The Bankers annuity that the Rowes purchased for $101,985 had a maturity date of July 16, 2025, meaning that the Rowes would not receive any return on the annuity until Samuel Rowe was 99 years old. Because it also started with a 10 percent surrender charge, Bankers charged the Rowes $10,198 when they dipped into the account in December 2007.

Rowe filed a class action alleging that Bankers conspired with its sales agents to induce elderly consumers to buy equity-indexed deferred annuities that are unsuitable investments for anyone older than 65.

Rowe may be able to certify a California subclass because she showed that all Bankers' California customers received the same allegedly misleading disclosure form, according to the 24-page decision.

But U.S. District Judge Robert Dow Jr. refused to certify the class initially proposed.

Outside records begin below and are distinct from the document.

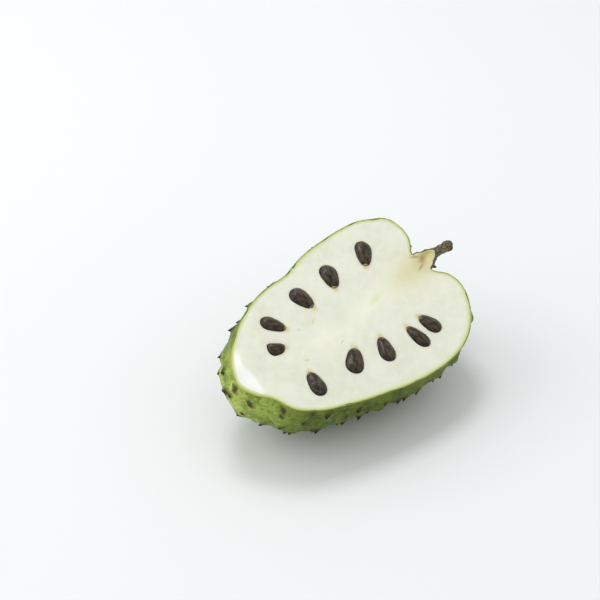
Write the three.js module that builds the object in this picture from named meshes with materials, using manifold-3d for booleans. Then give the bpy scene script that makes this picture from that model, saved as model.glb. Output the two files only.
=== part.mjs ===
// Half of a soursop, cut lengthwise, lying on its skin with the cut face tipped towards the front.
// Millimetres. Row frame: +Z up, +X from the blossom end to the stem, -Y the front, and the origin
// in the middle of the flattened spot that the fruit rests on.
//
// The pieces are built in the fruit's own frame: the cut face lies in z = 0, with the flesh below
// it, x runs along the fruit towards the stem and y across it. One group tips that frame into place.

import * as THREE from 'three';
import { mergeVertices } from 'three/addons/utils/BufferGeometryUtils.js';
import Module from 'manifold-3d';

const wasm = await Module();
wasm.setup();

// ---- driving dimensions ------------------------------------------------------------------------

const FACE_ROLL = 23.2; // degrees that the cut face tips towards the front
const FACE_PITCH = 2.3; // degrees that the stem end rises
const SETTLE = 1.9; // how far its own weight flattens the underside

const CORE = new THREE.Vector2(8, 0); // the middle of the cut face, which the outline is drawn round
const DEPTH = 58; // from the cut face down to the deepest point of the skin
const BELLY = { side: 4, blossom: 13.5, stem: 6 }; // how far under the cut the skin is widest
const TOWARDS = { blossom: 172, stem: 4 }; // directions of the two ends, in degrees
const CAVITY_BRIDGE = 74.5; // radius of the shoulders, carried across the stem cavity
const CAVITY_FADE = 13; // degrees of dip over which the stem cavity fills out
const CAVITY_SPAN = { inner: 8, outer: 26 }; // degrees to each side of the stem

const BEVEL_FROM = -67.3; // x where the knife turned down towards the blossom end
const BEVEL_SKEW = 0.15; // how fast that line leans towards the stem across the fruit
const BEVEL_SLOPE = Math.tan(THREE.MathUtils.degToRad(22));

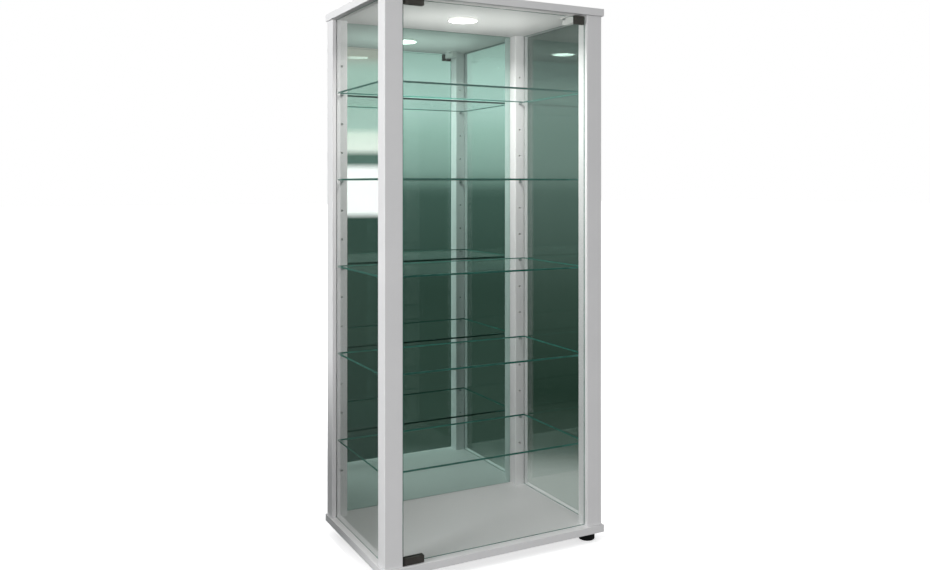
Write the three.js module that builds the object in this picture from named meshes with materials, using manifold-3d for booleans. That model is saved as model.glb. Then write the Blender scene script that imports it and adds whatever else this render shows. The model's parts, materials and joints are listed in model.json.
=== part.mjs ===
// Glass display cabinet: two boards on four grooved posts, glass sides, a mirror back, an inset pivot
// door on the left, five glass shelves on pins, a round lamp and a magnetic push latch.
// Millimetres. +X is the right side, the front faces -Y, +Z is up. The origin is on the floor,
// under the middle of the boards.
import * as THREE from "three";
import { mergeVertices } from "three/addons/utils/BufferGeometryUtils.js";
import Module from "manifold-3d";

const wasm = await Module();
wasm.setup();

// ---- driving dimensions -------------------------------------------------------------------------

// boards and feet
const boardWidth = 514;
const boardDepth = 340;
const boardThickness = 16;
const boardEdgeRound = 1;
const footHeight = 18;
const footDiameter = 35;
const footInset = 27;
const rearFootInset = 38;
const footBoreDiameter = 5;
const footPocketDiameter = 13;
const footPocketDepth = 9;
const footRimRound = 2.5;

// posts
const postHeight = 1100;
const postWidth = 38;
const postDepth = 34;
const postCornerRadius = 1.5;
const postSetback = 4;
const rearSetback = 0;
const grooveDepth = 8;
const paneInset = 9;
const mirrorInset = 4;

// glass
const paneThickness = 4;
const mirrorThickness = 4;
const shelfThickness = 4;
const doorThickness = 4;
const glassEdgeRound = 0.4;

// shelf holes and pins
const holeCount = 15;
const holePitch = 64;
const holeDiameter = 5;
const holeDepth = 10;
const holeInset = 25;
const shelfHoles = [1, 4, 7, 10, 13];
const pinReach = 8;
const pinCollarDiameter = 7.4;
const pinCollarThickness = 1;
const pinShankClearance = 0.15;

// door and hinges
const doorSetback = 5;
const doorSideGap = 2.5;
const doorEndGap = 4.5;
const pivotFromPost = 9.5;
const pivotDiameter = 5;
const pivotLength = 9;
const bracketThickness = 1.5;
const bracketHeight = 33;
const bracketWidth = 10;
const clipReach = 36.5;
const clipHeight = 13;
const clipThickness = 12;
const clipWeb = 2;
const clipCornerRadius = 1.2;
const clipEdgeRadius = 1;
const clampScrewDiameter = 4;
const clampSocketRadius = 1;
const clampSocketDepth = 1.5;
const clampScrewPlaces = [10, 27];

// strike plate and push latch
const strikeWidth = 24.6;
const strikeHeight = 18.3;
const strikeSheet = 1.5;
const strikeFromGlassEdge = 2.5;
const strikeNotchRadius = 1.6;
const strikeNotchOffset = 3;
const strikeScrewDiameter = 3;
const strikeScrewFromEdge = 4;
const latchWidth = 13;
const latchLength = 46;
const latchHeight = 15;
const latchFlangeWidth = 29;
const latchFlangeLength = 20;
const latchFlangeThickness = 2.5;
const plungerDiameter = 8;
const plungerLength = 34;
const plungerProud = 3.4;
const plungerDrop = 0.8;
const latchEndWall = 3;
const magnetDiameter = 5.5;
const magnetThickness = 2.5;

// lamp
const lampDiameter = 66;
const lampHeight = 5;
const lampWall = 2.4;
const lampRecess = 3;
const lampLensThickness = 2;
const lampLeadHole = 8;

// screws
const screwShankDiameter = 3.6;
const screwHeadDiameter = 7;
const screwHeadHeight = 2.4;
const screwHeadRim = 0.4;
const screwRecessRadius = 1.2;
const screwRecessDepth = 1.1;
const screwGrip = 11;
const screwTip = 3;
const panHeadDiameter = 9;
const panHeadHeight = 2.4;
const panRecessDepth = 1.6;

// small edges
const edgeBreak = 0.8;
const fineBreak = 0.5;

// clearances
const gap = 0.3;
const grooveClearance = 0.3;
const runningClearance = 0.25;
const shelfEndClearance = 2;
const shelfSideClearance = 1.5;
const pinEndClearance = 1;

// ---- worked out from the dimensions above -------------------------------------------------------

const halfWidth = boardWidth / 2;
const halfDepth = boardDepth / 2;
const floorLevel = footHeight + boardThickness;
const ceilingLevel = floorLevel + postHeight;
const postOuterX = halfWidth - postSetback;
const postInnerX = postOuterX - postWidth;
const postFrontY = halfDepth - postSetback;
const postRearY = halfDepth - rearSetback;
const paneGroove = paneThickness + 2 * grooveClearance;
const mirrorGroove = mirrorThickness + 2 * grooveClearance;
const firstHole = (postHeight - (holeCount - 1) * holePitch) / 2;
const doorBottom = floorLevel + doorEndGap;
const doorTop = ceilingLevel - doorEndGap;
const doorMidY = -postFrontY + doorSetback + doorThickness / 2;
const pivotX = -postInnerX + pivotFromPost;
const doorRightX = postInnerX - doorSideGap;

// ---- shared tools -------------------------------------------------------------------------------

function toSolid(geometry) {
  const plain = geometry.clone();
  plain.deleteAttribute("normal");
  plain.deleteAttribute("uv");
  const merged = mergeVertices(plain, 1e-4);
  const mesh = new wasm.Mesh({
    numProp: 3,
    vertProperties: new Float32Array(merged.attributes.position.array),
    triVerts: new Uint32Array(merged.index.array),
  });
  return new wasm.Manifold(mesh);
}

function toGeometry(solid) {
  const mesh = solid.getMesh();
  const geometry = new THREE.BufferGeometry();
  geometry.setAttribute("position", new THREE.BufferAttribute(new Float32Array(mesh.vertProperties), 3));
  geometry.setIndex(new THREE.BufferAttribute(new Uint32Array(mesh.triVerts), 1));
  return geometry;
}

function cut(body, ...tools) {
  let solid = toSolid(body);
  for (const tool of tools) {
    solid = solid.subtract(toSolid(tool));
  }
  return toGeometry(solid);
}

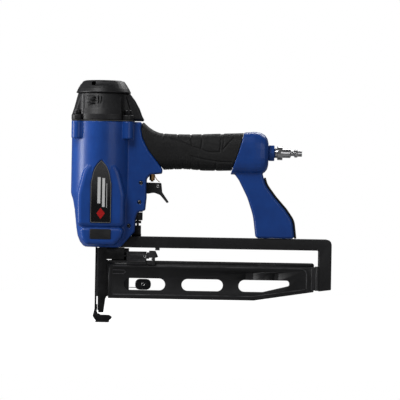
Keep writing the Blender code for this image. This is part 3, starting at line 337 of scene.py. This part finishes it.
coat_bare = add(coat_group, "ShaderNodeNewGeometry")
coat_rim = add(
    coat_group, "ShaderNodeMapRange",
    {"Value": coat_bare.outputs["Pointiness"], "From Min": 0.52, "From Max": 0.60, "To Min": 0.0,
        "To Max": 1.0},
)
coat_chips = add(
    coat_group, "ShaderNodeMapRange",
    {"Value": coat_speck.outputs[0], "From Min": 0.38, "From Max": 0.62, "To Min": 0.25, "To Max": 1.0},
)
coat_worn = add(coat_group, "ShaderNodeMath", {0: coat_rim.outputs[0], 1: coat_chips.outputs[0]},
    operation="MULTIPLY")
coat_wear = add(
    coat_group, "ShaderNodeMath", {0: coat_worn.outputs[0], 1: coat_in.outputs["Edge Wear"]},
    operation="MULTIPLY"
)
coat_shade = blend_colours(coat_group, coat_spread.outputs[0], coat_in.outputs["Colour"],
    coat_in.outputs["Shade"])
coat_group.links.new(
    blend_colours(coat_group, coat_wear.outputs[0], coat_shade, coat_in.outputs["Edge Colour"]),
    coat_out.inputs["Colour"]
)
coat_polish = add(
    coat_group, "ShaderNodeMapRange",
    {
        "Value": coat_speck.outputs[0], "From Min": 0.3, "From Max": 0.7, "To Min": coat_in.outputs["Smooth"],
        "To Max": coat_in.outputs["Dull"],
    },
)
coat_group.links.new(coat_polish.outputs[0], coat_out.inputs["Roughness"])
coat_group.links.new(coat_peel.outputs[0], coat_out.inputs["Height"])


def coated(
    name, colour, shade, edge_colour, edge_wear, smooth, dull, peel, bump, metallic=0.0, blotch=45.0,
    coat=0.0,
    specular=0.35,
):
    """A sprayed, plated or bare metal finish made from the coat group."""
    look = bpy.data.materials.new(name)
    look.use_nodes = True
    tree = look.node_tree
    shader = tree.nodes["Principled BSDF"]
    skin = tree.nodes.new("ShaderNodeGroup")
    skin.node_tree = coat_group
    for key, value in (
        ("Colour", (*colour, 1)), ("Shade", (*shade, 1)), ("Edge Colour", (*edge_colour, 1)),
        ("Edge Wear", edge_wear),
        ("Blotch Scale", blotch), ("Peel Scale", peel), ("Smooth", smooth), ("Dull", dull),
    ):
        skin.inputs[key].default_value = value
    relief = add(tree, "ShaderNodeBump",
        {"Height": skin.outputs["Height"], "Strength": bump, "Distance": 0.0004})
    tree.links.new(skin.outputs["Colour"], shader.inputs["Base Color"])
    tree.links.new(skin.outputs["Roughness"], shader.inputs["Roughness"])
    tree.links.new(relief.outputs[0], shader.inputs["Normal"])
    shader.inputs["Metallic"].default_value = metallic
    shader.inputs["Specular IOR Level"].default_value = specular
    shader.inputs["Coat Weight"].default_value = coat
    shader.inputs["Coat Roughness"].default_value = 0.15
    return look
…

"While Rowe makes sweeping allegations and charges in her second amended complaint and her brief, she has not provided evidence suggesting that Bankers' agents used 'uniform, scripted, and standardized sales presentations,'" Dow wrote "Instead, the evidence before the court demonstrates that each of Bankers' 4,600 independent sales agents located in over 200 nationwide sales offices had the discretion to conduct their home visits - where the actual sales transactions occurred - as they saw fit."

"Because Rowe has failed to demonstrate that potential members of the nationwide class received uniform written or oral misrepresentations or omissions, she cannot show predominance on the element of racketeering activity," he added.

Dow was also not convinced that equity-indexed deferred annuities are absolutely unsuitable for elderly investors.

"Seniors buy equity-indexed deferred annuities for a multitude of reasons, including saving for retirement, saving for some other purpose, or keeping money safe during the purchaser's lifetime so that it can be passed on to his or her heirs," the March 29 decision states. "Additionally, people age sixty-five and over have varying degrees of need for liquidity and, while some seniors may need to keep all of their assets liquid, that is not the case for all seniors. Thus, because the court is not convinced that there is no logical reason for a person over the age of sixty-five to purchase one of Bankers' annuities other than the fact that she was misled, it is not appropriate to infer class-wide reliance or causation in this case."